§ **What to work on**:
Extract exactly the run of lines starting at the line that holds "lips_shell();" and ending at the line that holds "in imported if", both included.

====== Provided data

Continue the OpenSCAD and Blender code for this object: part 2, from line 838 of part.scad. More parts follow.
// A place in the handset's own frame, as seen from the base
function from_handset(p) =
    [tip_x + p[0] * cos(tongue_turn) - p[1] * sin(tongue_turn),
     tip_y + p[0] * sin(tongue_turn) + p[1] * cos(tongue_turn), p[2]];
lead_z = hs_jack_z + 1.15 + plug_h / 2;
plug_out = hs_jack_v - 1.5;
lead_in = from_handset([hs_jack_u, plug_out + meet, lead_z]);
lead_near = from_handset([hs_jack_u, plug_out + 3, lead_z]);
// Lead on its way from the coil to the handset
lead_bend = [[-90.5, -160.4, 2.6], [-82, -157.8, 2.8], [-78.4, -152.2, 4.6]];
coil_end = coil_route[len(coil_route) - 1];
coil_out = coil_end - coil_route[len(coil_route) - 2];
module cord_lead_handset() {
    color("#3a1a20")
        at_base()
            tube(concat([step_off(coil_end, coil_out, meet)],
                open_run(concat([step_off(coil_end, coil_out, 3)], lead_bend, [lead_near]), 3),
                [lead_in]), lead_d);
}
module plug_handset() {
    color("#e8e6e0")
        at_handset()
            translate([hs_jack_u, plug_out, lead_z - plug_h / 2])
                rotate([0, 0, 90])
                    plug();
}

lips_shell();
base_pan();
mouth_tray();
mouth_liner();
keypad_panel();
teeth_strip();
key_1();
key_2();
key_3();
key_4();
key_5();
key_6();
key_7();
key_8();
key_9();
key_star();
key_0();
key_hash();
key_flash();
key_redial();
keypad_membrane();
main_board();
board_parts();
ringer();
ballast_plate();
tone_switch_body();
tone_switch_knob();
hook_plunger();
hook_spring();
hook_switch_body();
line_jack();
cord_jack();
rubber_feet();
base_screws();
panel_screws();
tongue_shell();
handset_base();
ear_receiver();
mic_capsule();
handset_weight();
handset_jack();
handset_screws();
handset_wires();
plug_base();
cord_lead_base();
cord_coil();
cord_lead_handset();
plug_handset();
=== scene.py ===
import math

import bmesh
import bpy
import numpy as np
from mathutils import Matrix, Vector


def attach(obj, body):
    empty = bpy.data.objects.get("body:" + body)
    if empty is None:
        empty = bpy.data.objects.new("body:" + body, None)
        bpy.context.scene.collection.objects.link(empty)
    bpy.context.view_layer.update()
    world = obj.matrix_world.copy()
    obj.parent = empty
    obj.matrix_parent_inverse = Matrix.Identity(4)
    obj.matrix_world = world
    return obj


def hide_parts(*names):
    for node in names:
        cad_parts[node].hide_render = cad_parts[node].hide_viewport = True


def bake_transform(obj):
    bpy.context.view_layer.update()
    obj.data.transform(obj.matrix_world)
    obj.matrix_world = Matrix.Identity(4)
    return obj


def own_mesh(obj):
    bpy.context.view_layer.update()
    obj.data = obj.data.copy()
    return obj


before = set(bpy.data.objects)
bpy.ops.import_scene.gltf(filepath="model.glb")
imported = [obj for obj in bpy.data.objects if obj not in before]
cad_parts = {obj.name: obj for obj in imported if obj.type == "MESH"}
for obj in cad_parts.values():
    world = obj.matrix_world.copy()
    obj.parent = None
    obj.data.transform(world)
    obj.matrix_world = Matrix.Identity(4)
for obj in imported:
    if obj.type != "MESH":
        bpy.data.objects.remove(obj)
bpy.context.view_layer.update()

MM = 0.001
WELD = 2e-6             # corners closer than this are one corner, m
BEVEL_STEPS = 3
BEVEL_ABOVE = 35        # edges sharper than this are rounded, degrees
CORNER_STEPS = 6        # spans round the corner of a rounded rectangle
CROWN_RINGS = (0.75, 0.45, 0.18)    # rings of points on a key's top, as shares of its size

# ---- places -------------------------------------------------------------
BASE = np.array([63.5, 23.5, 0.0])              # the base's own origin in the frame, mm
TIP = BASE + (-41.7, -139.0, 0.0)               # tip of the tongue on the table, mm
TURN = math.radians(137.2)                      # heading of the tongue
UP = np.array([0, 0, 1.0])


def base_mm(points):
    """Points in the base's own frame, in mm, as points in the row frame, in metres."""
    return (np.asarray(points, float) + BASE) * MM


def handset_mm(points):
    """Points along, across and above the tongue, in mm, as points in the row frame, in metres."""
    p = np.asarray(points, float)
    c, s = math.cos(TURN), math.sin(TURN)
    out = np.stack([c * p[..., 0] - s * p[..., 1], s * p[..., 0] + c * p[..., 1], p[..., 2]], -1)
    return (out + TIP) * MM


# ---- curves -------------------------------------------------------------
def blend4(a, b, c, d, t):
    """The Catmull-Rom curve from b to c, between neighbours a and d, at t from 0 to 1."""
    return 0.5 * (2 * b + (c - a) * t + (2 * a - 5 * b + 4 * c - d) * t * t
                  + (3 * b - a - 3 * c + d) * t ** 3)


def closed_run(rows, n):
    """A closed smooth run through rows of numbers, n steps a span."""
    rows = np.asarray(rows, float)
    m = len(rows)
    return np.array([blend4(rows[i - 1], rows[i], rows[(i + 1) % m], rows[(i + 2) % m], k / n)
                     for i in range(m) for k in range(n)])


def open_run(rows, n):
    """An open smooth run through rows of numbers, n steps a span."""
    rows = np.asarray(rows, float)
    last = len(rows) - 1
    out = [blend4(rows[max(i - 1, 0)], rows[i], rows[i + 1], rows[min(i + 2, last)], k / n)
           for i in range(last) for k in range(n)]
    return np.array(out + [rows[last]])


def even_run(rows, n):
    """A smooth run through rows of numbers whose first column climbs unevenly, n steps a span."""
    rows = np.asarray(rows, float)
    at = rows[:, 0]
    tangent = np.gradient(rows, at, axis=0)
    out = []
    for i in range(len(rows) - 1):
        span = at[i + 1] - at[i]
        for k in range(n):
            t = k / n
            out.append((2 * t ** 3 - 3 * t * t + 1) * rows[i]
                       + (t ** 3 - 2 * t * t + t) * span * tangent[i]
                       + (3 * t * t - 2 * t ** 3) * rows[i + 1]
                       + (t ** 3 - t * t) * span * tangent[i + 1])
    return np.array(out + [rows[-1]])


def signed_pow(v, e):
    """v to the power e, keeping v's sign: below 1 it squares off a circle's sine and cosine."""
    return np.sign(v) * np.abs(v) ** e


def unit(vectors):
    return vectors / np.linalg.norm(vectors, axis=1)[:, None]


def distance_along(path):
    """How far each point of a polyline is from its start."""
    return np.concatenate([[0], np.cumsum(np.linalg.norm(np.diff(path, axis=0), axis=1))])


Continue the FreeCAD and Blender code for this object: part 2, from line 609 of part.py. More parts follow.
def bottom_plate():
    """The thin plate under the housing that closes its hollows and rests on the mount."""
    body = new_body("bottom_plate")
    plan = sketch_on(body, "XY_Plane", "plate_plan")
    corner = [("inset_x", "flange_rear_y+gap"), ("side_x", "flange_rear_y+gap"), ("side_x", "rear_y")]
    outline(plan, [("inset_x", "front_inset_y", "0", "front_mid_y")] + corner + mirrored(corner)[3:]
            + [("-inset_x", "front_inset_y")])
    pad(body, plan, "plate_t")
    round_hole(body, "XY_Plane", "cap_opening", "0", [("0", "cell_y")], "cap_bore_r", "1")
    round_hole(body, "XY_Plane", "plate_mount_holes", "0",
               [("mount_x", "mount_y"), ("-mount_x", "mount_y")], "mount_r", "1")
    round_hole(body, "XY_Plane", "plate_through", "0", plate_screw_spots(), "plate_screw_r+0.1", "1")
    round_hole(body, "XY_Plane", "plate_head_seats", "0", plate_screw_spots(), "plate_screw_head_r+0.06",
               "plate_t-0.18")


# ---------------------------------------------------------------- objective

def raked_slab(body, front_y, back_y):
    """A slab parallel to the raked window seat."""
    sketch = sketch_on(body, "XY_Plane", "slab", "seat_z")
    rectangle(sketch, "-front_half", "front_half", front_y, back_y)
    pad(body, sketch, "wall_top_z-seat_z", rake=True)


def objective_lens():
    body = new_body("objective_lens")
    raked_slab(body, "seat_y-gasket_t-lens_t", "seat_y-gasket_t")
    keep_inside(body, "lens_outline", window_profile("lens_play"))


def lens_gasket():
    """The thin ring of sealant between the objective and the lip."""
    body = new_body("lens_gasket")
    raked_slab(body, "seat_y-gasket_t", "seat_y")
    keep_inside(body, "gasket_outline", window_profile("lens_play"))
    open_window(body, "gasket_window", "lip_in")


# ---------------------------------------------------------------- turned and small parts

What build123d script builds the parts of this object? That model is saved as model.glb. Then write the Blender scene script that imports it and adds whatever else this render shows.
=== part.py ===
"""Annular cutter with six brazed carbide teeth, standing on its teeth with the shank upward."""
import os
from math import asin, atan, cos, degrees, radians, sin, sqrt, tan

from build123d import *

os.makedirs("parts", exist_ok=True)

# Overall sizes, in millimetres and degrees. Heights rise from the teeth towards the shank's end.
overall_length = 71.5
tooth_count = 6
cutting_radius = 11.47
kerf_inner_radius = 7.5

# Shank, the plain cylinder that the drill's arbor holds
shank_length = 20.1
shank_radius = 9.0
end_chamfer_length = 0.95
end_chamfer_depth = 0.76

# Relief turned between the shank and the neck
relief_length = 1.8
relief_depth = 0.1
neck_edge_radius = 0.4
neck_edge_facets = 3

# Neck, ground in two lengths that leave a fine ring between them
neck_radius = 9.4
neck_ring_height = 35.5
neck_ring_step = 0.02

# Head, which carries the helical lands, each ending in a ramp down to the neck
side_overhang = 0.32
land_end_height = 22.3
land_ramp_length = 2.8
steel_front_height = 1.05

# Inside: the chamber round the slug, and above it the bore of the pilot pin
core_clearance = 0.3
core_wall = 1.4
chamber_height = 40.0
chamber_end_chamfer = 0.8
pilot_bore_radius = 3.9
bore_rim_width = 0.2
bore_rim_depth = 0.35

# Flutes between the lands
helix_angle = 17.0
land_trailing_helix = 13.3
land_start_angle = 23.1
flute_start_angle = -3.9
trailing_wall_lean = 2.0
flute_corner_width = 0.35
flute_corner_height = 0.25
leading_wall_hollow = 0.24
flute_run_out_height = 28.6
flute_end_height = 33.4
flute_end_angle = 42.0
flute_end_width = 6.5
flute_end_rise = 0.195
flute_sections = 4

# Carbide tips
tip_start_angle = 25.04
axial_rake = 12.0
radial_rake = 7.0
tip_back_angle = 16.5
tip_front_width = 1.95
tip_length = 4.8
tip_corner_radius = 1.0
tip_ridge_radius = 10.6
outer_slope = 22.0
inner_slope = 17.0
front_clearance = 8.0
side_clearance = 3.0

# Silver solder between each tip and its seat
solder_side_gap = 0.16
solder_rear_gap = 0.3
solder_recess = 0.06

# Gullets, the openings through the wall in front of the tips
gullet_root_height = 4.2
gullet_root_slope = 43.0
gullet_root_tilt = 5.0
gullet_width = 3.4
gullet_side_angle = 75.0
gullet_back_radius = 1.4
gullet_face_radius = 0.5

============

§ **Response**:
lips_shell();
base_pan();
mouth_tray();
mouth_liner();
keypad_panel();
teeth_strip();
key_1();
key_2();
key_3();
key_4();
key_5();
key_6();
key_7();
key_8();
key_9();
key_star();
key_0();
key_hash();
key_flash();
key_redial();
keypad_membrane();
main_board();
board_parts();
ringer();
ballast_plate();
tone_switch_body();
tone_switch_knob();
hook_plunger();
hook_spring();
hook_switch_body();
line_jack();
cord_jack();
rubber_feet();
base_screws();
panel_screws();
tongue_shell();
handset_base();
ear_receiver();
mic_capsule();
handset_weight();
handset_jack();
handset_screws();
handset_wires();
plug_base();
cord_lead_base();
cord_coil();
cord_lead_handset();
plug_handset();
=== scene.py ===
import math

import bmesh
import bpy
import numpy as np
from mathutils import Matrix, Vector


def attach(obj, body):
    empty = bpy.data.objects.get("body:" + body)
    if empty is None:
        empty = bpy.data.objects.new("body:" + body, None)
        bpy.context.scene.collection.objects.link(empty)
    bpy.context.view_layer.update()
    world = obj.matrix_world.copy()
    obj.parent = empty
    obj.matrix_parent_inverse = Matrix.Identity(4)
    obj.matrix_world = world
    return obj


def hide_parts(*names):
    for node in names:
        cad_parts[node].hide_render = cad_parts[node].hide_viewport = True


def bake_transform(obj):
    bpy.context.view_layer.update()
    obj.data.transform(obj.matrix_world)
    obj.matrix_world = Matrix.Identity(4)
    return obj


def own_mesh(obj):
    bpy.context.view_layer.update()
    obj.data = obj.data.copy()
    return obj


before = set(bpy.data.objects)
bpy.ops.import_scene.gltf(filepath="model.glb")
imported = [obj for obj in bpy.data.objects if obj not in before]
cad_parts = {obj.name: obj for obj in imported if obj.type == "MESH"}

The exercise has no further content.